“Occupy Wall Street:” The Finale & Implications for Shareholder Activism

The Shareholder Activist - “Occupy Wall Street:” The Finale & Implications for Shareholder ActivismThe movement has lost steam, and faded. It’s important to figure out why. Post-hoc psychological analytics have a place in our culture, and certainly on the Street.

What went wrong? Why didn’t the momentum produce more tangible results?

Assembly and free speech are prized constitutional rights, but then what? Where do you take them, and to what end and purpose?

Why wasn’t OWS sustainable?  If we take a “corporate” vantage point, then perhaps we can gain insight.

In our culture there exists a major slogan rooted in hard-core existential philosophy and academics. “If you talk the talk, you have to walk the walk.” OWS certainly talked the talk, but did they walk the walk?

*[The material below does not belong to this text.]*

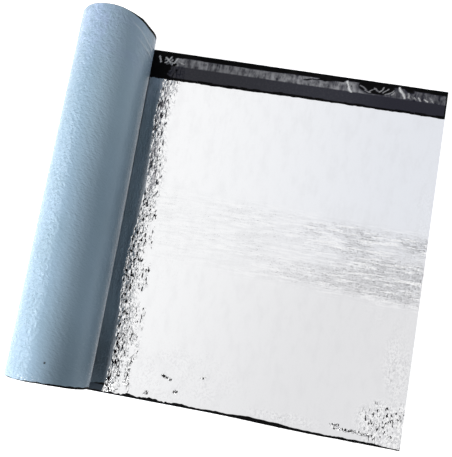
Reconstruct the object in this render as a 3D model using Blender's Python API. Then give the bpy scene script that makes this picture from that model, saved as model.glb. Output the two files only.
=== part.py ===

Political movements must rest on a mission, an agenda, and a program. Abundant substance is required. Emotions are not (nearly) enough. Analytics, metrics, and heuristics are righteous for corporations, but they are needed in political/economic platforms too.

Frankly, I think OWS failed because they didn’t want to succeed. Shades of Freud’s Thanatos (death drive/wish)! For me, in spite of their global message and valid concerns, the organizational deficits of the OWS movement were so glaring that it makes me think that the leadership had to know they would not succeed. They did not capitalize on their initial momentum which was considerable, and on public sentiment. In today’s internet, image management world the stakes are higher than ever and the damage wrought more quickly than ever.

Ambivalence is part of human nature. It refers to the state of having simultaneously conflicting feelings toward a person or thing. In 1911, Bleuler, a Swiss psychiatrist, originated this psychological construct defined by the human condition whereby co-existing contradictory impulses exist at the same time. I am suggesting that OWS’s management team was ambivalent about their mission.

What makes movements thrive, achieve, succeed, have impact, and rock ‘n’ roll are the following:

  1. A clear mission with agenda specifics
  2. Smart, dedicated, resourceful leadership
  3. A platform with clearly defined goals for change and growth
  4. Public endorsement and/or appreciation
  5. Organizational personality/emotional issues: arrogance and ignorance resulting in improper assessment of one’s adversary and the challenges in front of you
  6. An incomplete understanding, if not primitive, of how the Street and Big Banks work; the Street and Banks contribute greatly to society in terms of innovation and the lubrication of a financial system that creates jobs, products, and services
  7. Lack of comprehensive consultation and/or support with strong, well bank-rolled liberals such as Gates, Soros, and/or Buffet; not all 1%centers are bad
  8. Innovation and utilization of novel community organization tactics a la The Master, Saul Alinksy, from the Chicago School
  9. Symbols: movements require powerful symbols and moral conviction which is clearly stated and adhered to; OWS’s symbols were never stated clearly, or poignantly enough

In short, OWS’s “bark was worse than its bite.” The movement did not grow and develop from within. A key construct for any movement, or for any corporation, pivots on the developmental psychologist Heinz Werner’s Orthogenic Principle. Werner contended that “development proceeds from a state of relative lack of differentiation to a state of increasing differentiation and hierarchic integration (“Comparative Psychology of Mental Development, 1951).” In other words as you grow a movement, or a business, you must become smarter, more sophisticated, more clear, more structured in creative and healthy ways, and more focused on your mission. And you are constantly refining your goals, procedures, and operations. As a result you differentiate, you expand, and the components of your enterprise integrate and synch with one another. Communication is critical. Occupy personnel worked very hard across a myriad of dimensions, but they were poorly led and organized enough. Sadly, OWS was unable to drive home their points clearly enough. They had valid points and observations, but logistical, technical, and management considerations are equally important.

Movements and corporations are organic entities. Toyota Motor Company has utilized the concept of Kaizen throughout its corporate culture and history. Kaizen refers to continuous improvement. OWS, while passionate and committed, lacked the organizational structure to succeed. Rather, they made much needed bold and brash statements, but lacked organizational acumen. And their “corporate image” was lacking, and in fact it became negative. Whether we like it or not we live in a world dominated by image management, the engineering of consent, advertising, and public relations. Human nature is manipulated by persuasion all day long.

OWS’s image deteriorated over time. Perhaps their greatest contribution is that they drew Main Street’s attention to Wall Street in a different way than ever before. Laissez faire thinking and methodology must work in concert with regulation and risk management models for an economy to thrive in a responsible manner.

Shareholders have a right to proper corporate stewardship. Being a shareholder activist is a way to sharpen one’s participation in the management of one’s financial life, and in turn health. Being passive, engaging in denial and avoidance only empowers mediocrity, depression, and ultimately failure. If you really want to play, you have to get into the game. You have to ask questions, employ your analytic thinking, and consult with investor relations on a consistent basis. After all, we co-own America. We are all in it together.